ウェイクボード
出典: フリー百科事典『ウィキペディア(Wikipedia)』 (2023/10/16 03:22 UTC 版)
歴史
ウェイクボードは、1980年代初頭にスコットランドのプロエクストリームスポーツプレーヤーであったロクラン・スノーウィーが提唱した「スカーフィング」を起源として、ニュージーランドのサーフボード製作者であるアラン・バーンとケビン・ジャレットなどによって「スカーフボード」として考案された。その後「スカーフボード」はオーストラリアのジェフ・ダービーらに貸し出され、同国のクイーンズランド州でも製作されるようになる。最初に量産された樹脂成形型の「スカーフボード」は、オーストラリアのサーフボード製作者であるブルース・マッキーとミッチェル・ロスにより、「マック・スキー」という商品名でオーストラリア国内にて発売される。以後、商品名は「SSS」、「ウェイクスネーク」などと変遷する。この時点の「スカーフボード」は、サーフボード状の板に調整可能なストラップを1本ずつ用いて両足を固定するような方式になっていた。これらの固定方式はマッキーとロスが1984年と1985年に特許を出願して権利を取得している。
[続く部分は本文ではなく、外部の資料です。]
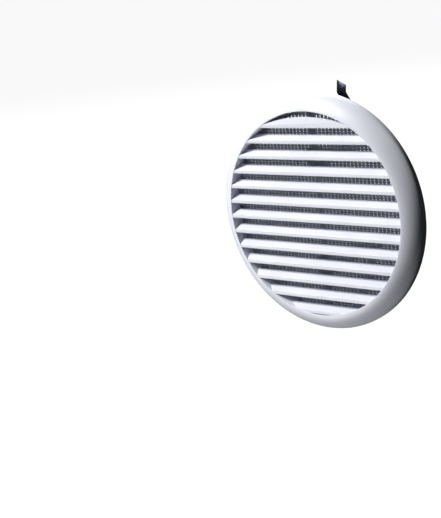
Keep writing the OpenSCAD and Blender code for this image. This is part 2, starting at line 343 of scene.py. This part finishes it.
def make_tower():
    """A hollow spring tower with its foot flange, gusset, brace, arm and locking tab, on the upper side."""
    foot, top, bore = 6.2, 5.8, 4.9
    z = TOWER_Z
    def wall(y):
        return foot + (top - foot) * (y - NET_BACK) / (TOWER_H - NET_BACK)
    line = [(0, 1.0), (bore, 1.0), (bore, TOWER_H), (top, TOWER_H), (wall(-0.4), -0.4), (wall(-0.9) + 0.45, -1.05),
            (foot + 1.5, -1.2), (foot + 1.5, NET_BACK), (0, NET_BACK)]
    tower = draw("tower", [(r, y, z) for r, y in line])
    round_corners(tower, [(bore, TOWER_H, z), (top, TOWER_H, z)], 0.3, 3)
    round_corners(tower, [(foot + 1.5, -1.2, z)], 0.3, 3)
    turn(tower, 96, (0, 0, z))
    cut(tower, block("slot", (-4.3, -2.2, LEG_Z - 0.65), (4.3, 2.0, LEG_Z + 0.65)))
    inner, outer = z - foot, z + foot
    gusset = draw("gusset", [(-0.9, 1.1, inner - 9.3), (-0.9, 2.1, inner - 9.3), (-0.9, 17.5, inner + 0.3), (-0.9, 1.1, inner + 0.3)])
    brace = draw("brace", [(-0.9, -0.8, outer - 0.3), (-0.9, 5.2, outer - 0.3), (-0.9, 0.2, outer + 5), (-0.9, -0.8, outer + 5)])
    for rib in (gusset, brace):
        extrude(rib, (1.8, 0, 0))
        break_edges(rib, 0.25)
    arm = block("flat_arm", (-1.45, NET_BACK, z + 5.5), (1.45, 0.2, NET_MID_R), edge=0.25)
    tab = block("tab", (-2.3, -1.0, NET_INNER_R), (2.3, COLLAR_RISE, COLLAR_R), edge=0.2)
    return join("tower", [tower, gusset, brace, arm, tab])


def make_net_insert():
    tower = make_tower()
    web = block("web", (-0.9, NET_BACK, -34), (0.9, 2.1, 34), edge=0.25)
    insert = join("net_moulding", [*make_net(), web, tower, twin(tower, "lower_tower")])
    smooth(insert)
    return insert


# ---- the springs: one bent steel strip each ----

def make_spring():
    """Leg, hook, arm and slanted lip of the upper spring, bent from one strip."""
    hook_z = LEG_Z + HOOK_R
    end = 90 + ARM_ANGLE
    path = [(y, LEG_Z) for y in (-2.2, 6, 14, 22, 30, 38, 46, 52, 56, 59)]
    path += [(HOOK_H + HOOK_R * math.sin(math.radians(a)), hook_z - HOOK_R * math.cos(math.radians(a)))
             for a in [end * k / 22 for k in range(23)]]
    hinge = Vector(path[-1])
    arm = Vector((-math.sin(math.radians(ARM_ANGLE)), math.cos(math.radians(ARM_ANGLE))))
    lip = Vector((math.sin(math.radians(LIP_ANGLE)), math.cos(math.radians(LIP_ANGLE))))
    path += [tuple(hinge + arm * s) for s in (0.5, 1, 1.5, 2, 2.5, 3, 3.5, 4, 5, 6, 8, 12, 18, 24, 30, 36, 41, 44.5)]
    bend = hinge + arm * ARM_L
    turned = math.radians(ARM_ANGLE + LIP_ANGLE)
    radius = 1.3
    near = radius * math.tan(turned / 2)
    across = Vector((math.cos(math.radians(ARM_ANGLE)), math.sin(math.radians(ARM_ANGLE))))
    centre = bend - arm * near + across * radius
    for k in range(9):
        a = turned * k / 8
        path.append(tuple(centre - across * radius * math.cos(a) + arm * radius * math.sin(a)))
    path += [tuple(bend + lip * s) for s in (2.5, 5, 7, LIP_LONG + 1)]
    strip = draw("spring", [(-STRIP_W / 2, y, z) for y, z in path], closed=False)
    edit(strip)
    bpy.ops.mesh.select_all(action="SELECT")
    bpy.ops.mesh.extrude_region_move(TRANSFORM_OT_translate={"value": (STRIP_W * MM, 0, 0)})
    bpy.ops.mesh.select_all(action="SELECT")
    ends = [bend + lip * s for s in (LIP_LONG, LIP_SHORT)]
    long_end, short_end = Vector((-STRIP_W / 2, *ends[0])), Vector((STRIP_W / 2, *ends[1]))
    normal = (short_end - long_end).cross(Vector((0, lip[1], -lip[0])))
    if normal.z < 0:
        normal.negate()
    bpy.ops.mesh.bisect(plane_co=long_end * MM, plane_no=normal.normalized(), clear_outer=True)
    bpy.ops.mesh.select_all(action="SELECT")
    bpy.ops.mesh.normals_make_consistent(inside=False)
    close_edit()
    finish_with(strip, "SOLIDIFY", thickness=STRIP_T * MM, offset=0)
    break_edges(strip, 0.14, 2, 50)
    return strip


# ---- finishes ----

def shade(code):
    """An sRGB hex colour as the linear colour that Blender works in."""
    parts = [int(code[i:i + 2], 16) / 255 for i in (1, 3, 5)]
    return (*[p / 12.92 if p <= 0.04045 else ((p + 0.055) / 1.055) ** 2.4 for p in parts], 1.0)


def node(tree, kind, inputs=None, **settings):
    """Adds a node with its settings, and its inputs as values or links."""
    made = tree.nodes.new(kind)
    for key, value in settings.items():
        setattr(made, key, value)
    for socket, value in (inputs or {}).items():
        if isinstance(value, bpy.types.NodeSocket):
            tree.links.new(value, made.inputs[socket])
        else:
            made.inputs[socket].default_value = value
    return made


def new_material(name):
    made = bpy.data.materials.new(name)
    made.use_nodes = True
    made.node_tree.nodes.clear()
    return made, made.node_tree


def moulded_asa(name, light, dark):
    made, tree = new_material(name)
    place = node(tree, "ShaderNodeTexCoord").outputs["Object"]
    cloud = node(tree, "ShaderNodeTexNoise", {"Vector": place, "Scale": 28.0, "Detail": 3.0})
    grain = node(tree, "ShaderNodeTexNoise", {"Vector": place, "Scale": 1900.0, "Detail": 2.0})
    tint = node(tree, "ShaderNodeValToRGB", {"Fac": cloud.outputs["Fac"]})
    tint.color_ramp.elements[0].position, tint.color_ramp.elements[1].position = 0.3, 0.7
    tint.color_ramp.elements[0].color, tint.color_ramp.elements[1].color = shade(dark), shade(light)
    rough = node(tree, "ShaderNodeMapRange", {"Value": grain.outputs["Fac"], "To Min": 0.38, "To Max": 0.5})
    bump = node(tree, "ShaderNodeBump", {"Height": grain.outputs["Fac"], "Strength": 0.12, "Distance": 0.00012})
    shader = node(tree, "ShaderNodeBsdfPrincipled", {"Base Color": tint.outputs["Color"], "Roughness": rough.outputs["Result"],
                  "Normal": bump.outputs["Normal"], "IOR": 1.51})
    node(tree, "ShaderNodeOutputMaterial", {"Surface": shader.outputs["BSDF"]})
    return made


def blued_spring_steel():
    made, tree = new_material("blued_spring_steel")
    place = node(tree, "ShaderNodeTexCoord").outputs["Object"]
    long = node(tree, "ShaderNodeMapping", {"Vector": place, "Scale": (2200.0, 60.0, 60.0)})
    streak = node(tree, "ShaderNodeTexNoise", {"Vector": long.outputs["Vector"], "Scale": 1.0, "Detail": 3.0})
    cloud = node(tree, "ShaderNodeTexNoise", {"Vector": place, "Scale": 120.0, "Detail": 2.0})
    tint = node(tree, "ShaderNodeValToRGB", {"Fac": cloud.outputs["Fac"]})
    tint.color_ramp.elements[0].position, tint.color_ramp.elements[1].position = 0.35, 0.68
    tint.color_ramp.elements[0].color, tint.color_ramp.elements[1].color = shade("#2B2E36"), shade("#3E465A")
    rough = node(tree, "ShaderNodeMapRange", {"Value": streak.outputs["Fac"], "To Min": 0.26, "To Max": 0.46})
    bump = node(tree, "ShaderNodeBump", {"Height": streak.outputs["Fac"], "Strength": 0.15, "Distance": 0.00006})
    shader = node(tree, "ShaderNodeBsdfPrincipled", {"Base Color": tint.outputs["Color"], "Metallic": 1.0,
                  "Roughness": rough.outputs["Result"], "Normal": bump.outputs["Normal"]})
    node(tree, "ShaderNodeOutputMaterial", {"Surface": shader.outputs["BSDF"]})
    return made


def clothe(piece, material):
    piece.data.materials.clear()
    piece.data.materials.append(material)


# ---- floor, light and camera ----

def make_studio():
    line = [(0, 0, -90.4)] + [(r, 0, -90.4) for r in (600, 1200, 1800, 2400)]
    line += [(2400 + 900 * math.sin(math.radians(a)), 0, -90.4 + 900 * (1 - math.cos(math.radians(a)))) for a in range(10, 91, 10)]
    line += [(3300, 0, 2400)]
    sweep = draw("studio_sweep", line, closed=False)
    edit(sweep)
    bpy.ops.mesh.select_all(action="SELECT")
    bpy.ops.mesh.spin(steps=96, angle=2 * math.pi, center=(0, 0, 0), axis=(0, 0, 1))
    bpy.ops.mesh.select_all(action="SELECT")
    bpy.ops.mesh.remove_doubles(threshold=0.0001)
    bpy.ops.mesh.normals_make_consistent(inside=True)
    close_edit()
    smooth(sweep, 60)
    made, tree = new_material("studio_paper")
    shader = node(tree, "ShaderNodeBsdfPrincipled", {"Base Color": shade("#5A5A5A"), "Roughness": 0.9,
                  "Emission Color": shade("#FFFFFF"), "Emission Strength": 0.93})
    node(tree, "ShaderNodeOutputMaterial", {"Surface": shader.outputs["BSDF"]})
    sweep.data.materials.append(made)
    sweep.visible_diffuse = sweep.visible_glossy = sweep.visible_shadow = False


def lamp(name, place, aim, size, power, colour="#FFFFFF"):
    bpy.ops.object.light_add(type="AREA", location=Vector(place) * MM)
    made = bpy.context.object
    made.name = made.data.name = name
    made.data.shape, made.data.size, made.data.energy = "DISK", size * MM, power
    made.data.color = shade(colour)[:3]
    made.rotation_mode = "QUATERNION"
    made.rotation_quaternion = (Vector(aim) - Vector(place)).to_track_quat("-Z", "Y")


def make_camera():
    """Stands where the photograph was taken from: rows are the picture's right, down and forward."""
    right, down, ahead = (0.75126773, 0.65022746, -0.11314169), (0.0733961, -0.25267331, -0.96476381), (-0.65590381, 0.71649176, -0.23754946)
    bpy.ops.object.camera_add(location=(0, 0, 0))
    made = bpy.context.object
    made.name = "photo_camera"
    made.data.lens, made.data.sensor_width = 84.24, 36.0
    turned = Matrix((right, [-v for v in down], [-v for v in ahead])).transposed().to_4x4()
    made.matrix_world = Matrix.Translation(Vector((523.67, -686.67, 183.76)) * MM) @ turned
    made.data.clip_end = 20
    bpy.context.scene.camera = made


body_plastic = moulded_asa("moulded_asa_pale_grey", "#E1E2EC", "#D8DAE4")
# The net gets a darker grey than the body, though it is likely the same plastic: painted shade that darkens the gaps
# seen between the blades.
net_plastic_shade_darkened = moulded_asa("moulded_asa_net_shade_darkened", "#BFC5CD", "#B6BCC5")
steel = blued_spring_steel()

grille = make_grille_body()
clothe(grille, body_plastic)
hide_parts("grille_body")
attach(grille, "grille")

net = make_net_insert()
clothe(net, net_plastic_shade_darkened)
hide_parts("net_insert")
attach(net, "grille")

upper = make_spring()
lower = twin(upper, "lower_spring")
upper.name = upper.data.name = "upper_spring"
for spring, side, name in ((upper, 1, "upper"), (lower, -1, "lower")):
    smooth(spring, 40)
    clothe(spring, steel)
    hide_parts(name + "_spring_leg", name + "_spring_arm")
    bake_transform(spring)

make_studio()
lamp("key", (-649, -927, 1131), (0, 0, 0), 450, 34)
lamp("floor_glow", (-585, -690, -936), (0, 0, 0), 500, 9)
lamp("back_light", (-700, 900, 1100), (0, 0, 0), 700, 22)
make_camera()
world = bpy.context.scene.world = bpy.data.worlds.new("soft_room")
world.use_nodes = True
world.node_tree.nodes.clear()
room = node(world.node_tree, "ShaderNodeBackground", {"Color": shade("#D2E0E2"), "Strength": 0.025})
node(world.node_tree, "ShaderNodeOutputWorld", {"Surface": room.outputs["Background"]})
bpy.context.scene.view_settings.view_transform = "Standard"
マッキーとロスの「マック・スキー」は、アメリカ合衆国でメダリスト・ウォータースキー社によって生産されることになり、「サーフスキー」という商品名で、1984年にシカゴで開催されたIMTECショーにおいて発表される。
この際にカリフォルニア州での販売権取得のためにサンディエゴからショーに訪れていたトニー・フィン(後にリキッドフォース社を創業)は、その後オーストラリアのジェフ・ダービーと生産契約を結び、「スカーファー」の商品名で「スカーフボード」をアメリカ国内で発売する。一部ではこの「スカーファー」という商品名がウェイクボードの起源、またトニー・フィンが考案者と理解されているが、実際には前述のとおりである。
「スカーフボード」を礎として、「ウェイクボード」という名称やコンセプトが、カナダ・バンクーバーのポール・フレーザー、マーレー・フレーザー兄弟や両名が支援するプロスノーボーダーらによって1980年代後半に構築される。これはワシントン州シアトル近郊でハーブ・オブライエンが創業するハイパーライト社によって、グラスファイバーを合成した現在の「ウェイクボード」として製品化される。
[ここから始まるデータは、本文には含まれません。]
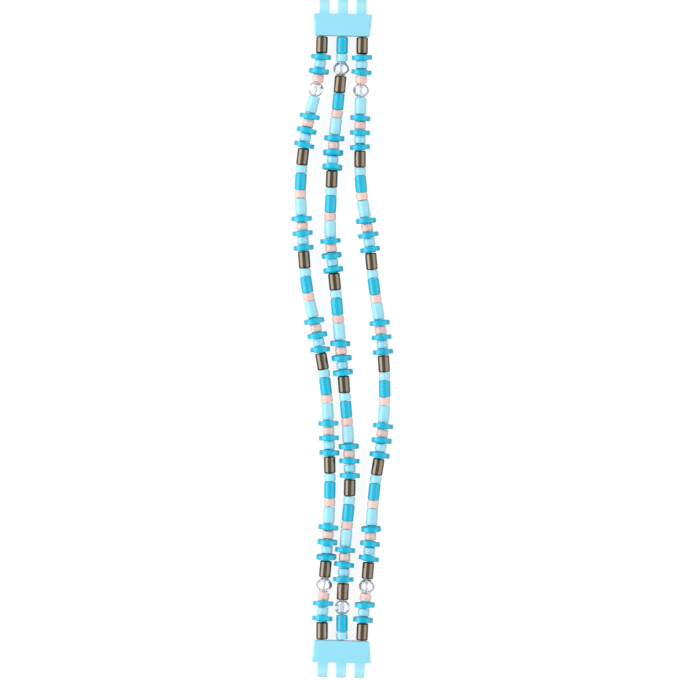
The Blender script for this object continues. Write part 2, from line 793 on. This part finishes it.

「スカーファー」に足全体を固定するバインディングを装着することを考案したテキサス州オースティンのジミー・レドモン、「リキッドフォース」という名称を考案したスカーファー競技者であったハワイのエリック・ペレズ、リキッドフォース社を創業したトニー・フィンなどと共に、1980年代から1990年代にかけてウェイクボードというスポーツは主に北米地域で広く発展し確立された。
なお、ハーブ・オブライエンは2006年にハイパーライト社を去り、スクエア・ワン社を設立して「RONIX」ブランドを発売している。
「スカーフボード」、「スカーファー」、「ウェイクボード」などの名称は、総称して1980年代には「スキーボード」と呼ばれており、1989年には「ワールド・スキーボード・アソシエーション」が設立され、1990年にハワイのカウアイ島で初の世界大会が開かれた。その後同団体は1990年代初頭に「ウェイクボード」の名称が普及したことにより、団体名を「ワールド・ウェイクボード・アソシエーション(WWA-世界ウェイクボード協会)」に変更した。
「ウェイク」とは、英語で曳き波のこと。